* begin *

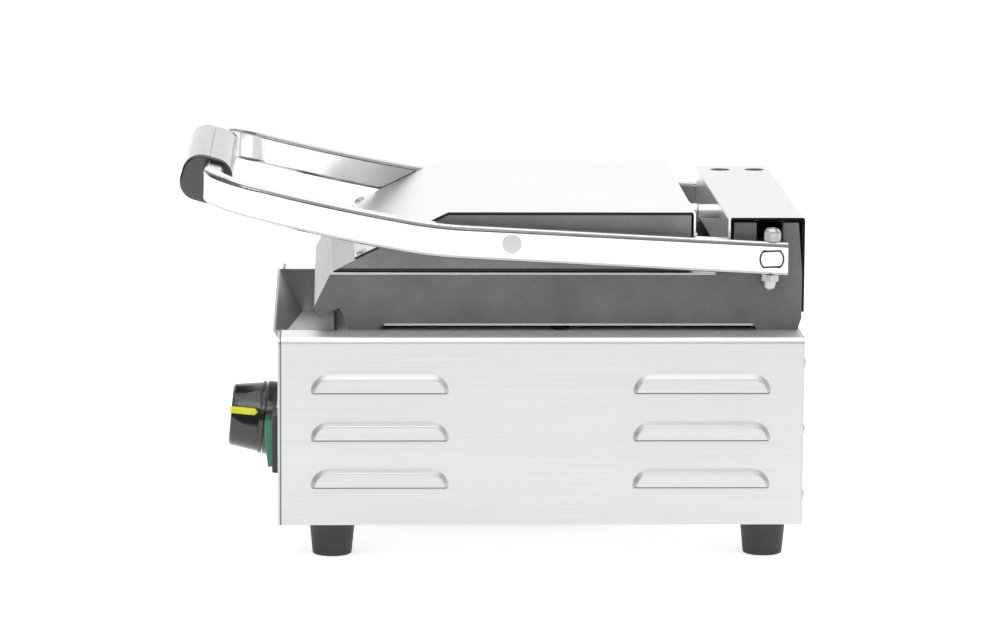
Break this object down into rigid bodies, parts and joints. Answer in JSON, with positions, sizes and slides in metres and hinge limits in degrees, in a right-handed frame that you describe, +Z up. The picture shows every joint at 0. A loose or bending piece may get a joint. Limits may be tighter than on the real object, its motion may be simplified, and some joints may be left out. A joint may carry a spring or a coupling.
{
  "type": "panini press",
  "caption": "Electric contact grill: ribbed cast plates that close together, a bent bar handle on a spring hinge, louvred steel base with dial, switch and drip tray.",
  "frame": {"origin": "centre of the footprint of the whole machine, on the surface that the feet stand on", "axes": "+X to the right of a person at the controls, +Y from the controls to the hinge, +Z up"},
  "size_m": [0.31, 0.3747, 0.2348],
  "materials": {
    "stainless": "brushed",
    "tray_steel": "satin",
    "plated_sheet": "satin",
    "foot_rubber": "matt",
    "fastener": "satin",
    "dark_steel": "satin",
    "cast_iron": "seasoned",
    "heater_sheath": "oxidised",
    "dial_black": "gloss",
    "pointer_yellow": "satin",
    "thermostat_case": "matt",
    "bulb_metal": "satin",
    "switch_black": "satin",
    "rocker_green": "gloss",
    "bushing_black": "matt",
    "terminal_body": "matt",
    "bush_bronze": "satin",
    "conduit_metal": "satin",
    "polished_bar": "polished",
    "grip_black": "satin",
    "blanket": "matt"
  },
  "bodies": {
    "base": {"casing_wrap": "stainless", "front_panel": "stainless", "rear_panel": "stainless", "hinge_cap": "stainless", "bottom_plate": "plated_sheet", "tray_runner_left": "plated_sheet", "tray_runner_right": "plated_sheet", "lower_element_clamp": "plated_sheet", "lower_heat_shield": "plated_sheet", "foot_front_left": "foot_rubber", "foot_front_right": "foot_rubber", "foot_rear_left": "foot_rubber", "foot_rear_right": "foot_rubber", "foot_screws": "fastener", "casing_screws": "fastener", "bearing_set_screws": "dark_steel", "lower_plate_bolts": "fastener", "side_studs": "dark_steel", "lower_clamp_studs": "fastener", "cap_screws": "fastener", "lower_plate": "cast_iron", "lower_element": "heater_sheath", "dial_bezel": "dial_black", "thermostat_body": "thermostat_case", "thermostat_bulb": "bulb_metal", "switch_housing": "switch_black", "cable_bushing": "bushing_black", "bushing_nut": "bushing_black", "terminal_block": "terminal_body", "hinge_bush_left": "bush_bronze", "hinge_bush_right": "bush_bronze", "torsion_spring_left": "dark_steel", "torsion_spring_right": "dark_steel", "lead_conduit": "conduit_metal"},
    "handle": {"handle_frame": "polished_bar", "hinge_shaft": "polished_bar", "clamp_screws": "fastener", "clamp_nuts": "fastener", "pivot_pin_left": "polished_bar", "pivot_pin_right": "polished_bar", "pivot_washers": "fastener", "spring_collars": "dark_steel", "grip_front": "grip_black", "grip_rear": "grip_black", "grip_screws": "dark_steel"},
    "upper_plate": {"upper_plate": "cast_iron", "upper_cover": "stainless", "cover_screws": "fastener", "upper_element": "heater_sheath", "upper_element_clamp": "plated_sheet", "upper_clamp_studs": "fastener", "upper_insulation": "blanket"},
    "dial": {"dial_knob": "dial_black", "dial_pointer": "pointer_yellow", "thermostat_spindle": "fastener"},
    "rocker": {"rocker": "rocker_green"},
    "drip_tray": {"drip_tray": "tray_steel"}
  },
  "joints": [
    {"name": "handle_hinge", "type": "hinge", "parent": "base", "child": "handle", "pos_m": [0, 0.1663, 0.18], "axis": [-1, 0, 0], "range_deg": [0, 75], "stiffness_Nm_per_rad": 5.5, "springref_deg": 100.27},
    {"name": "upper_plate_tilt", "type": "hinge", "parent": "handle", "child": "upper_plate", "pos_m": [0, 0.0115, 0.1889], "axis": [-1, 0, 0], "range_deg": [-3.75, 0]},
    {"name": "dial_turn", "type": "hinge", "parent": "base", "child": "dial", "pos_m": [0.082, -0.1274, 0.0738], "axis": [0, -0.9954, 0.0958], "range_deg": [-190, 90]},
    {"name": "rocker_tip", "type": "hinge", "parent": "base", "child": "rocker", "pos_m": [0.124, -0.1304, 0.0682], "axis": [-1, 0, 0], "range_deg": [0, 7]},
    {"name": "tray_slide", "type": "slide", "parent": "base", "child": "drip_tray", "axis": [0, -1, 0], "range_m": [0, 0.036]}
  ],
  "couplings": [
    {"joint": "upper_plate_tilt", "follows": "handle_hinge", "ratio": -0.05}
  ]
}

* end *

> _TASK INSTRUCTIONS_
Repeat the material in full, exactly as it stands.

> _COMPLETED EXERCISE_
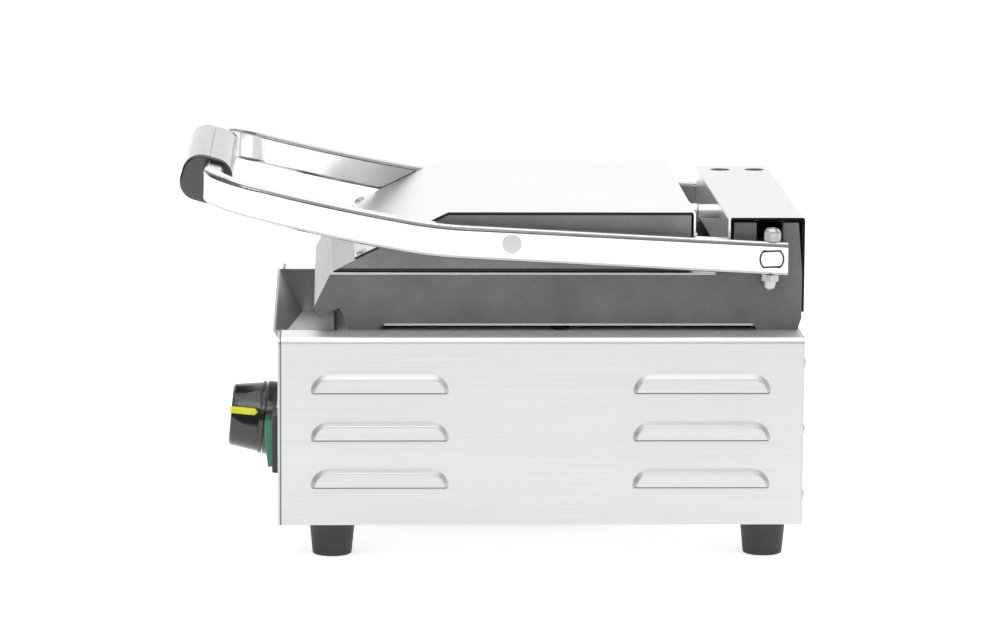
Break this object down into rigid bodies, parts and joints. Answer in JSON, with positions, sizes and slides in metres and hinge limits in degrees, in a right-handed frame that you describe, +Z up. The picture shows every joint at 0. A loose or bending piece may get a joint. Limits may be tighter than on the real object, its motion may be simplified, and some joints may be left out. A joint may carry a spring or a coupling.
{
  "type": "panini press",
  "caption": "Electric contact grill: ribbed cast plates that close together, a bent bar handle on a spring hinge, louvred steel base with dial, switch and drip tray.",
  "frame": {"origin": "centre of the footprint of the whole machine, on the surface that the feet stand on", "axes": "+X to the right of a person at the controls, +Y from the controls to the hinge, +Z up"},
  "size_m": [0.31, 0.3747, 0.2348],
  "materials": {
    "stainless": "brushed",
    "tray_steel": "satin",
    "plated_sheet": "satin",
    "foot_rubber": "matt",
    "fastener": "satin",
    "dark_steel": "satin",
    "cast_iron": "seasoned",
    "heater_sheath": "oxidised",
    "dial_black": "gloss",
    "pointer_yellow": "satin",
    "thermostat_case": "matt",
    "bulb_metal": "satin",
    "switch_black": "satin",
    "rocker_green": "gloss",
    "bushing_black": "matt",
    "terminal_body": "matt",
    "bush_bronze": "satin",
    "conduit_metal": "satin",
    "polished_bar": "polished",
    "grip_black": "satin",
    "blanket": "matt"
  },
  "bodies": {
    "base": {"casing_wrap": "stainless", "front_panel": "stainless", "rear_panel": "stainless", "hinge_cap": "stainless", "bottom_plate": "plated_sheet", "tray_runner_left": "plated_sheet", "tray_runner_right": "plated_sheet", "lower_element_clamp": "plated_sheet", "lower_heat_shield": "plated_sheet", "foot_front_left": "foot_rubber", "foot_front_right": "foot_rubber", "foot_rear_left": "foot_rubber", "foot_rear_right": "foot_rubber", "foot_screws": "fastener", "casing_screws": "fastener", "bearing_set_screws": "dark_steel", "lower_plate_bolts": "fastener", "side_studs": "dark_steel", "lower_clamp_studs": "fastener", "cap_screws": "fastener", "lower_plate": "cast_iron", "lower_element": "heater_sheath", "dial_bezel": "dial_black", "thermostat_body": "thermostat_case", "thermostat_bulb": "bulb_metal", "switch_housing": "switch_black", "cable_bushing": "bushing_black", "bushing_nut": "bushing_black", "terminal_block": "terminal_body", "hinge_bush_left": "bush_bronze", "hinge_bush_right": "bush_bronze", "torsion_spring_left": "dark_steel", "torsion_spring_right": "dark_steel", "lead_conduit": "conduit_metal"},
    "handle": {"handle_frame": "polished_bar", "hinge_shaft": "polished_bar", "clamp_screws": "fastener", "clamp_nuts": "fastener", "pivot_pin_left": "polished_bar", "pivot_pin_right": "polished_bar", "pivot_washers": "fastener", "spring_collars": "dark_steel", "grip_front": "grip_black", "grip_rear": "grip_black", "grip_screws": "dark_steel"},
    "upper_plate": {"upper_plate": "cast_iron", "upper_cover": "stainless", "cover_screws": "fastener", "upper_element": "heater_sheath", "upper_element_clamp": "plated_sheet", "upper_clamp_studs": "fastener", "upper_insulation": "blanket"},
    "dial": {"dial_knob": "dial_black", "dial_pointer": "pointer_yellow", "thermostat_spindle": "fastener"},
    "rocker": {"rocker": "rocker_green"},
    "drip_tray": {"drip_tray": "tray_steel"}
  },
  "joints": [
    {"name": "handle_hinge", "type": "hinge", "parent": "base", "child": "handle", "pos_m": [0, 0.1663, 0.18], "axis": [-1, 0, 0], "range_deg": [0, 75], "stiffness_Nm_per_rad": 5.5, "springref_deg": 100.27},
    {"name": "upper_plate_tilt", "type": "hinge", "parent": "handle", "child": "upper_plate", "pos_m": [0, 0.0115, 0.1889], "axis": [-1, 0, 0], "range_deg": [-3.75, 0]},
    {"name": "dial_turn", "type": "hinge", "parent": "base", "child": "dial", "pos_m": [0.082, -0.1274, 0.0738], "axis": [0, -0.9954, 0.0958], "range_deg": [-190, 90]},
    {"name": "rocker_tip", "type": "hinge", "parent": "base", "child": "rocker", "pos_m": [0.124, -0.1304, 0.0682], "axis": [-1, 0, 0], "range_deg": [0, 7]},
    {"name": "tray_slide", "type": "slide", "parent": "base", "child": "drip_tray", "axis": [0, -1, 0], "range_m": [0, 0.036]}
  ],
  "couplings": [
    {"joint": "upper_plate_tilt", "follows": "handle_hinge", "ratio": -0.05}
  ]
}